The area in the eastern Barents Sea, as big as Switzerland, is estimated to hold about 1.9 billion barrels of oil equivalent, of which 15 percent is oil, the Norwegian Petroleum Directorate said earlier.

Norway has wanted to explore in the area for years but a four-decade border dispute with the Soviet Union and then Russia kept energy companies out before the two nations hammered out a landmark settlement in 2010.

Norway is expected to start its next oil and gas licensing round later this year. Wednesday’s vote virtually assures that the east Barents, highly coveted acreage, would be included in the process. Although no date is set for the round, its conclusion is likely to slip into 2015, experts said.

Norway’s vast oil sector has been moving further and further into the Arctic as it runs out of prospects in the North Sea and the government this month awarded 24 licenses to energy firms with 20 of them in the Barents Sea.

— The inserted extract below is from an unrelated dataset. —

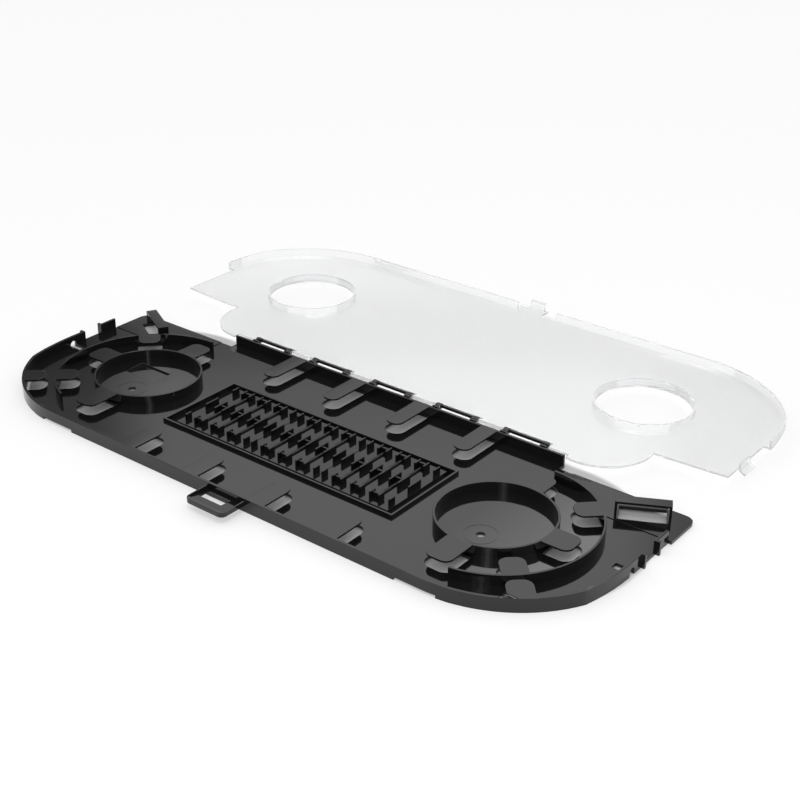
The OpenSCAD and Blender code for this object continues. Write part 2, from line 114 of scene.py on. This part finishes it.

A potential complication is that some of the potential oil and gas deposits straddle the maritime border between Russia and Norway, the Petroleum Directorate said.

“There is an obvious political risk there,” Nordea Markets analyst Thina Saltvedt said. “What could happen is that these fields will be left alone for a longer time while oil firms begin with the other fields.”

The risk could be that an oil company working on one side of the border “empties” a reservoir from oil and gas that lie under the other nation’s territory.